The new babies had been shut in the barn but last weekend I let them out to enjoy the sun.  So the mommas took them out to the barn field which can be seen from across the creek by Jack.  He climbed 4' field fence topped with 3 strands of barbed wire to get out and be with HIS babies.  He then spent the day going between the two fields.  The creek was frozen so he went around and down the road, about a mile trip each time.  

Come nightfall, he was not leaving HIS babies.  I put a leash on him and tried to walk him out to the field.  He sat down and wouldn't move.  Hubby and I had to team lift him into the back of the truck.  Hubby then laid down on him with his arms wrapped around his neck to keep him from jumping out of the truck.  

He went back into his field and has stayed there.  The babies are out in the field again today, lets see if he stays put........


----------



## Southern by choice (Jan 19, 2014)

I say let Jack do what Jack wants to do. 

Love Jack!


----------



## jodief100 (Jan 19, 2014)

Not as if I have much choice.... He is 130 lbs and can climb out of any fence I put him in.  Jack does what he wants to do and there isn't anything I can do about it.


----------



## animalmom (Jan 19, 2014)

More Jack!  Must have more Jack stories!  He is incredible!

Please and thank you.


----------



## jodief100 (Jan 20, 2014)

We use 4"  square "goat fence"  on our property, though a few places have the 6"  square cattle fence from the previous owner. Needless to say, kids get their heads stuck on occasion.  One day I was out back and I year a kid yelp, a quick short cry.  Then a few seconds later another one.  I head up to the barn to check it out, on the way I hear 2 more... quick, short cry then nothing. 

A little one had his head stuck in the fence.  Jack was trying to get him loose.  Jack would pull gently on the back leg until the little guy yelped, then Jack would stop.  He would try again a few seconds later.  Jack never did get that baby loose but he sure tried hard! 

He only did that the one time.  Now when a little one is stuck, he runs around behind it and barks until someone comes to get it loose.


----------



## jodief100 (Jan 21, 2014)

I can’t tell this one without giving kudos to Snowey as well.  The two of them probably saved my whole herd two winters back. 

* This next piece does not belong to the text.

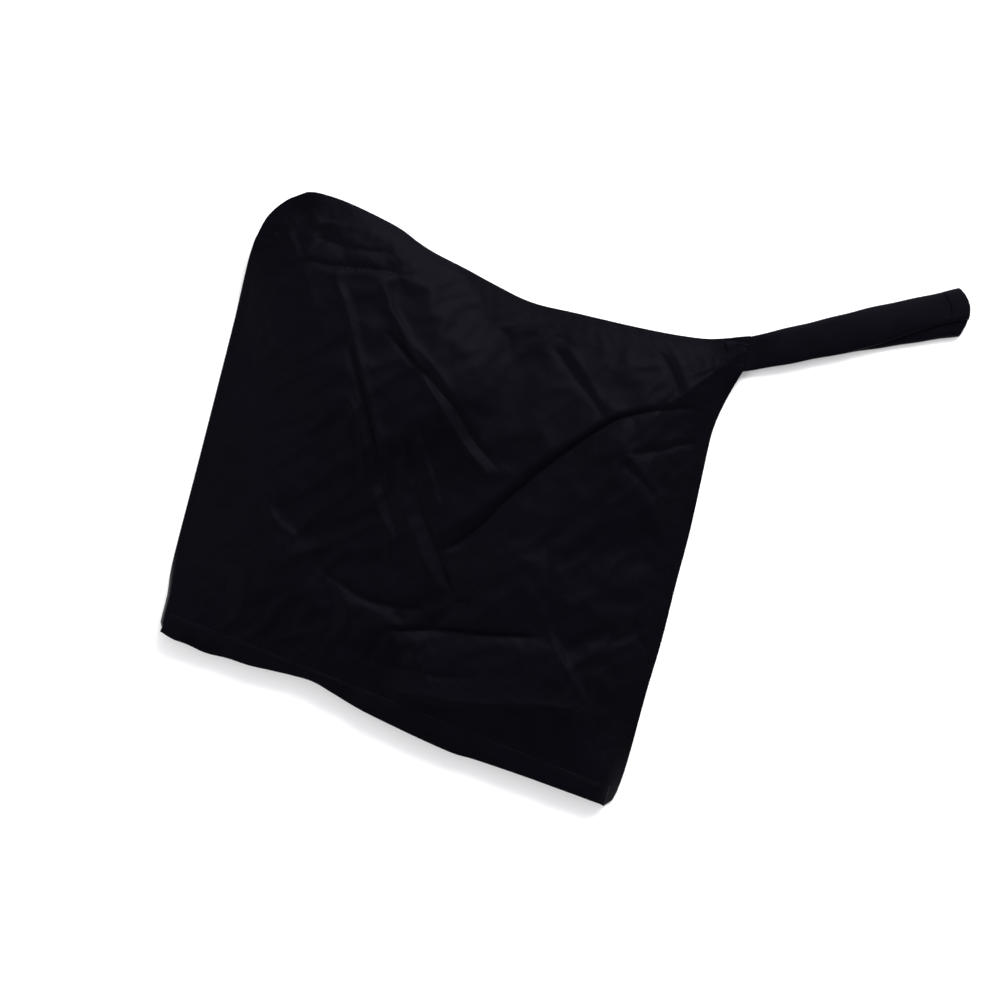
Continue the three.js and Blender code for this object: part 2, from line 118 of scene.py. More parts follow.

That was a mild winter. The coyote population had boomed over the summer and the mild weather meant there were few if any deaths.  The coyotes were out in force and one evening we had 4 does kid within hours of each other.  3 of them kidded out in the field.  The smell of blood was strong and the coyotes were hungry.  I was getting all the does and new kids into the barn when Jack let out a bark and a cry.  He ran towards the herd as Snowey headed to the fence line.  We had 42” electronet, not the strongest barrier against a determined foe. The goats knew what that cry meant and headed to the barn at a run, Jack circling the herd to make sure no stragglers were left behind.  Hubby and I scooped up the babies and Jack herded in their mommas.  Snows was making a stand at the fence.  I called her and called her but she wasn’t going anywhere.  I saw the dark shapes coming out of the woods towards the fence.  As soon as the goats were into the fenced alleyway on their way to the barn, Jack turned and headed back out to join Snows.  Hubby and I got the kids and new mommas situated and we both tried to get Jack and Snows to come in, but they stood their ground.  I counted at least six dark figures prowling that fence, there was probably more.  There was howling and snarling and the occasional yelp of pain.  Hubby and I could do nothing without risking Jack and Snows or ourselves. It was dark, there was no way to get a clean shot and getting close was too dangerous.  We watched and waited for what seemed hours.  The growling was intense, the snarls and snapping, terrifying.  After what seemed like hours Jack and Snows came to our calls and headed in.  We shut the door behind them.  Now behind field fence with less ground to cover, they stalked the fence line.  We could still hear the coyotes, howling and growling. 


The next morning, I found my electronet ripped to shreds in two places.  All goats were accounted for, safe and sound.  We kept the goats locked in the barnyard while Jack and Snows took turns napping all day.


----------



## jodief100 (Jan 27, 2014)

Jack the Pied Piper of Goats.

The goats trust Jack.  They follow him.  When I need to move them from one field to another I put a leash on Jack and they follow behind.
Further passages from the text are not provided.